-- Start --

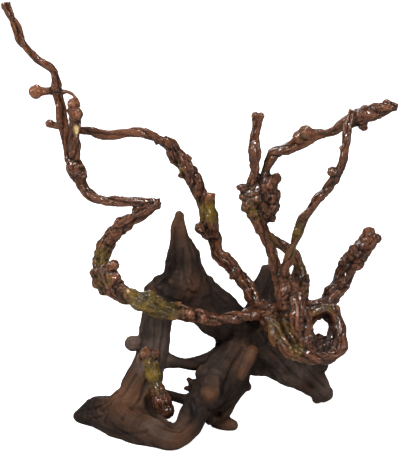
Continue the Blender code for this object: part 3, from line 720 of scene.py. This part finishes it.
def wood_tint_group():
    """Wood colour that wanders between two shades, with painted shade in the hollows and worn bright on the
    crests.
    """
    tree, inside, out = new_group("wood_tint", (
        ("Shade", "NodeSocketColor", (0.1, 0.04, 0.02, 1)),
        ("Light shade", "NodeSocketColor", (0.2, 0.08, 0.04, 1)),
        ("Hollow shade", "NodeSocketColor", (0.01, 0.006, 0.004, 1)),
        ("Crest shade", "NodeSocketColor", (0.4, 0.2, 0.1, 1)), ("Scale", "NodeSocketFloat", 90.0),
        ("Hollow", "NodeSocketFloat", 0.0), ("Crest", "NodeSocketFloat", 0.0),
    ), (("Color", "NodeSocketColor"), ("Mottle", "NodeSocketFloat")))
    where = node(tree, "ShaderNodeTexCoord").outputs["Object"]
    broad = node(tree, "ShaderNodeTexNoise", {
        "Vector": where, "Scale": inside.outputs["Scale"], "Detail": 5.0, "Roughness": 0.6})
    mottle = remap(tree, broad.outputs["Fac"], 0.34, 0.66)
    colour = mixed(tree, mottle, inside.outputs["Shade"], inside.outputs["Light shade"])
    colour = mixed(tree, inside.outputs["Crest"], colour, inside.outputs["Crest shade"])
    colour = mixed(tree, inside.outputs["Hollow"], colour, inside.outputs["Hollow shade"])
    tree.links.new(colour, out.inputs["Color"])
    tree.links.new(mottle, out.inputs["Mottle"])
    return tree


def moss_film_group():
    """A film of olive moss over a colour, broken up at its edges."""
    tree, inside, out = new_group("moss_film", (
        ("Color", "NodeSocketColor", (0.1, 0.04, 0.02, 1)), ("Moss", "NodeSocketColor", (0.12, 0.1, 0.01, 1)),
        ("Deep moss", "NodeSocketColor", (0.05, 0.05, 0.01, 1)), ("Amount", "NodeSocketFloat", 0.0),
        ("Scale", "NodeSocketFloat", 160.0),
    ), (("Color", "NodeSocketColor"), ("Mask", "NodeSocketFloat")))
    where = node(tree, "ShaderNodeTexCoord").outputs["Object"]
    fleck = node(tree, "ShaderNodeTexNoise", {
        "Vector": where, "Scale": inside.outputs["Scale"], "Detail": 4.0, "Roughness": 0.6})
    flecked = math_node(tree, "MULTIPLY", fleck.outputs["Fac"], 0.9)
    lifted = math_node(tree, "ADD", inside.outputs["Amount"], flecked)
    mask = remap(tree, lifted, 0.62, 1.02)
    blotch = node(tree, "ShaderNodeTexNoise", {
        "Vector": where, "Scale": math_node(tree, "MULTIPLY", inside.outputs["Scale"], 0.5), "Detail": 3.0})
    green = mixed(tree, remap(tree, blotch.outputs["Fac"], 0.4, 0.62), inside.outputs["Deep moss"],
                  inside.outputs["Moss"])
    tree.links.new(mixed(tree, mask, inside.outputs["Color"], green), out.inputs["Color"])
    tree.links.new(mask, out.inputs["Mask"])
    return tree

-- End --

### WRITTEN TASK
Give every line of the material again, exactly as it reads.

### ANSWER TO THIS EXERCISE
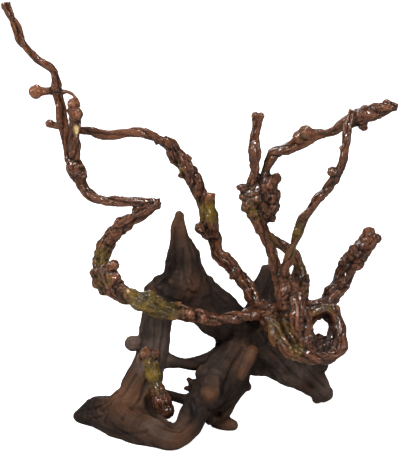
Continue the Blender code for this object: part 3, from line 720 of scene.py. This part finishes it.
def wood_tint_group():
    """Wood colour that wanders between two shades, with painted shade in the hollows and worn bright on the
    crests.
    """
    tree, inside, out = new_group("wood_tint", (
        ("Shade", "NodeSocketColor", (0.1, 0.04, 0.02, 1)),
        ("Light shade", "NodeSocketColor", (0.2, 0.08, 0.04, 1)),
        ("Hollow shade", "NodeSocketColor", (0.01, 0.006, 0.004, 1)),
        ("Crest shade", "NodeSocketColor", (0.4, 0.2, 0.1, 1)), ("Scale", "NodeSocketFloat", 90.0),
        ("Hollow", "NodeSocketFloat", 0.0), ("Crest", "NodeSocketFloat", 0.0),
    ), (("Color", "NodeSocketColor"), ("Mottle", "NodeSocketFloat")))
    where = node(tree, "ShaderNodeTexCoord").outputs["Object"]
    broad = node(tree, "ShaderNodeTexNoise", {
        "Vector": where, "Scale": inside.outputs["Scale"], "Detail": 5.0, "Roughness": 0.6})
    mottle = remap(tree, broad.outputs["Fac"], 0.34, 0.66)
    colour = mixed(tree, mottle, inside.outputs["Shade"], inside.outputs["Light shade"])
    colour = mixed(tree, inside.outputs["Crest"], colour, inside.outputs["Crest shade"])
    colour = mixed(tree, inside.outputs["Hollow"], colour, inside.outputs["Hollow shade"])
    tree.links.new(colour, out.inputs["Color"])
    tree.links.new(mottle, out.inputs["Mottle"])
    return tree


def moss_film_group():
    """A film of olive moss over a colour, broken up at its edges."""
    tree, inside, out = new_group("moss_film", (
        ("Color", "NodeSocketColor", (0.1, 0.04, 0.02, 1)), ("Moss", "NodeSocketColor", (0.12, 0.1, 0.01, 1)),
        ("Deep moss", "NodeSocketColor", (0.05, 0.05, 0.01, 1)), ("Amount", "NodeSocketFloat", 0.0),
        ("Scale", "NodeSocketFloat", 160.0),
    ), (("Color", "NodeSocketColor"), ("Mask", "NodeSocketFloat")))
    where = node(tree, "ShaderNodeTexCoord").outputs["Object"]
    fleck = node(tree, "ShaderNodeTexNoise", {
        "Vector": where, "Scale": inside.outputs["Scale"], "Detail": 4.0, "Roughness": 0.6})
    flecked = math_node(tree, "MULTIPLY", fleck.outputs["Fac"], 0.9)
    lifted = math_node(tree, "ADD", inside.outputs["Amount"], flecked)
    mask = remap(tree, lifted, 0.62, 1.02)
    blotch = node(tree, "ShaderNodeTexNoise", {
        "Vector": where, "Scale": math_node(tree, "MULTIPLY", inside.outputs["Scale"], 0.5), "Detail": 3.0})
    green = mixed(tree, remap(tree, blotch.outputs["Fac"], 0.4, 0.62), inside.outputs["Deep moss"],
                  inside.outputs["Moss"])
    tree.links.new(mixed(tree, mask, inside.outputs["Color"], green), out.inputs["Color"])
    tree.links.new(mask, out.inputs["Mask"])
    return tree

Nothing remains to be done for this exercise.